The time $t_{y,y'}$ is finite. More precisely, let $k \ge 0$ be the least integer such that ${\ell _k+\ell _{k+1} \le \|y'-y\|}$ , and $b \in [1,a_{k+1}]$ the least integer such that $\ell _{k-1}-(b-1)\ell _k \le \|y'-y\|$ . Then $t_{y,y'} \le bq_k+q_{k-1}-2$ if $\|y'-y\| \le \theta $ and $t_{y,y'} \le q_1-1$ otherwise.

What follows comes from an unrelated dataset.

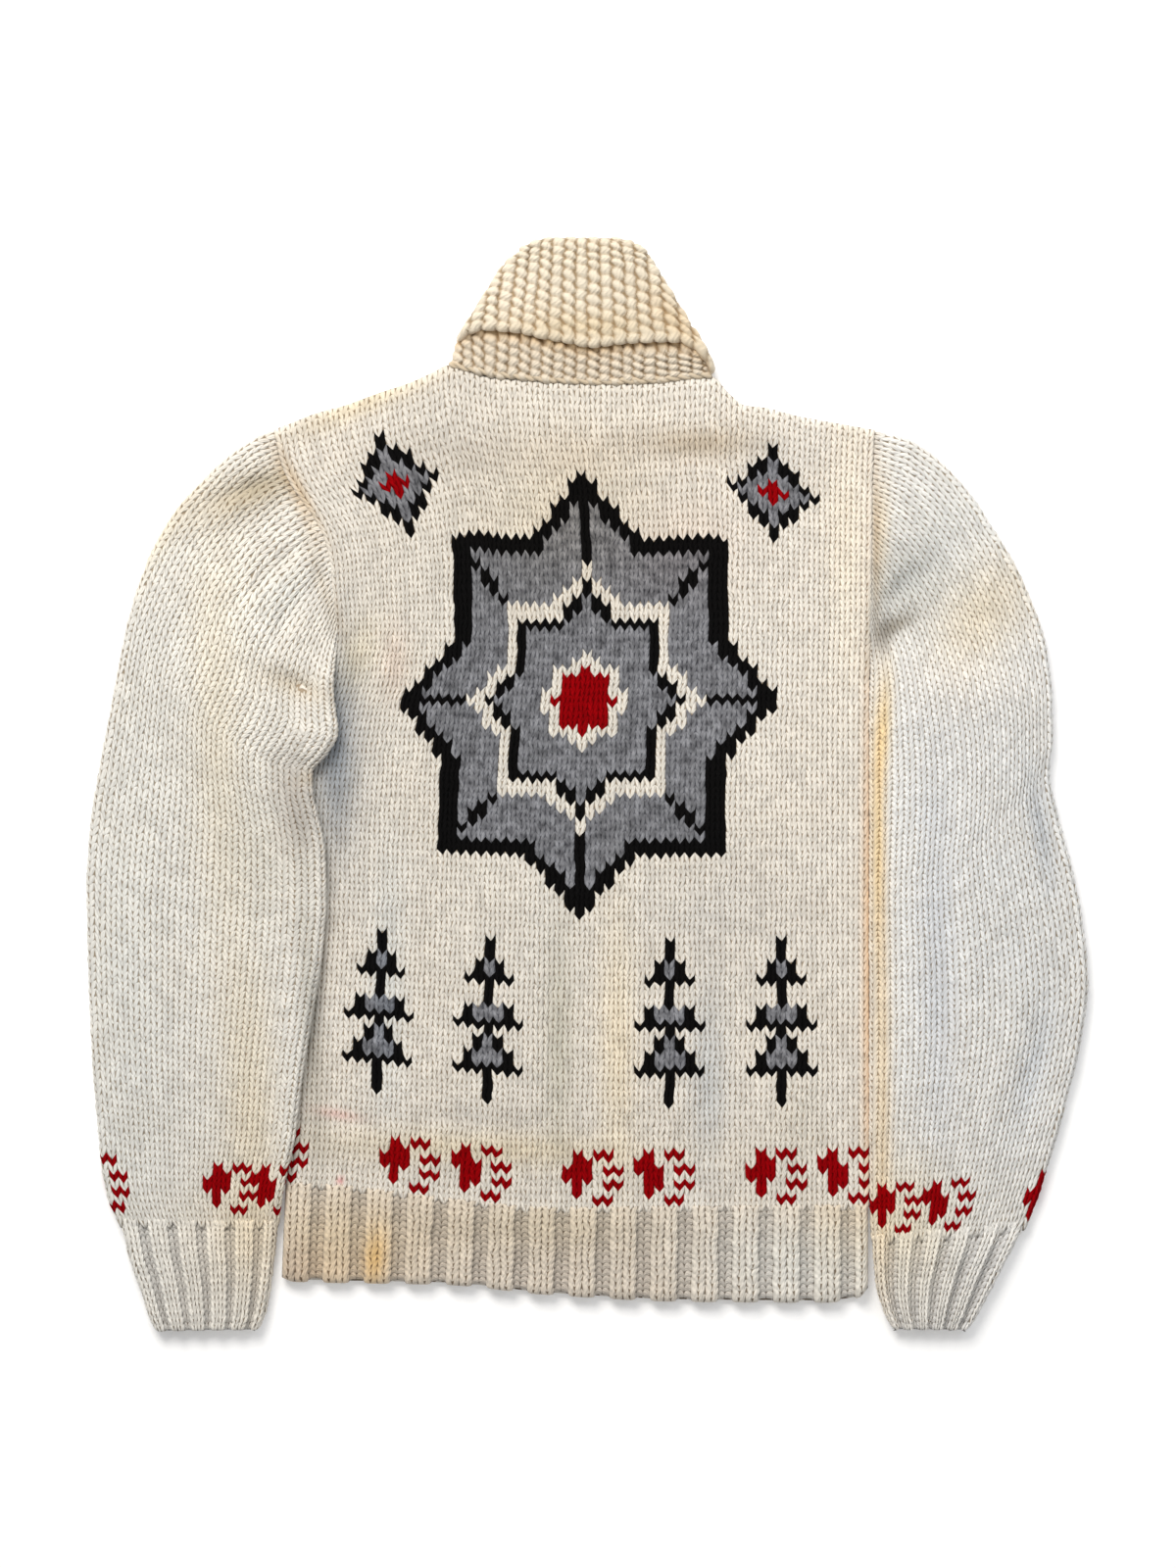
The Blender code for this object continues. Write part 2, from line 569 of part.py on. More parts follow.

The random variable $T_{y,y'}$ is binomial negative, with parameters $t_{y,y'}$ and $1/2$ . In particular, $\mathbf {E}[T_{y,y'}] = 2t_{y,y'}$ .

Proof. Let $\delta = \|y'-y\|$ . Since y and $y'$ play the same role, we may—and we do—assume that $y' = T_\delta (y)$ .

We use the sequence $(\zeta ^y_n)_{n \ge 1}$ introduced in Lemma 7 and abbreviate the notation into $(\zeta _n)_{n \ge 1}$ .

For every integer $n \ge 0$ ,

$$ \begin{align*}\text{ for all } n \ge 0, \quad F_{n+1}(y) = T_{-\theta}^{\zeta_n}(F_n(y)).\end{align*} $$

For every integer $n \in [0,T_{y,y'}-1]$ , the two points $F_n(y')$ and $F_n(y')$ belong to the same interval $[0,\theta [$ or $[\theta ,1[$ , so $F_{n+1}(y') = T_{-\theta }^{\zeta _n}(F_n(y')) \equiv F_n(y')-\zeta _n\theta \,\mod \!\!\: 1$ . By recursion, we get

$$ \begin{align*}F_n(y) = T_{-\theta}^{\zeta_1+\cdots+\zeta_n}(y)\quad\text{ for all } n \ge 0\end{align*} $$

and

$$ \begin{align*} F_n(y') = T_{-\theta}^{\zeta_1+\cdots+\zeta_n}(y') = T_{\delta}(F_n(y))\quad\text{ for all } n \in [0,T_{y,y'}].\end{align*} $$

Hence,

$$ \begin{align*} T_{y,y'} &= \inf\{n \ge 0 : ( F_n(y),T_{\delta}((F_n(y)) ) \in B_\theta\} \\ &= \inf\{n \ge 0 : ( T_{-\theta}^{\zeta_1+\cdots+\zeta_n}(y), T_{\delta}(T_{-\theta}^{\zeta_1+\cdots+\zeta_n}(y)) ) \in B_\theta\} \\ &= \inf\{n \ge 0 : \zeta_1+\cdots+\zeta_n = t_{y,y'}\}. \end{align*} $$

Since $(\zeta _n)_{n \ge 1}$ is a sequence of independent uniform Bernoulli random variables, the random variable $T_{y,y'}$ is negative binomial, with parameters $t_{y,y'}$ and $1/2$ .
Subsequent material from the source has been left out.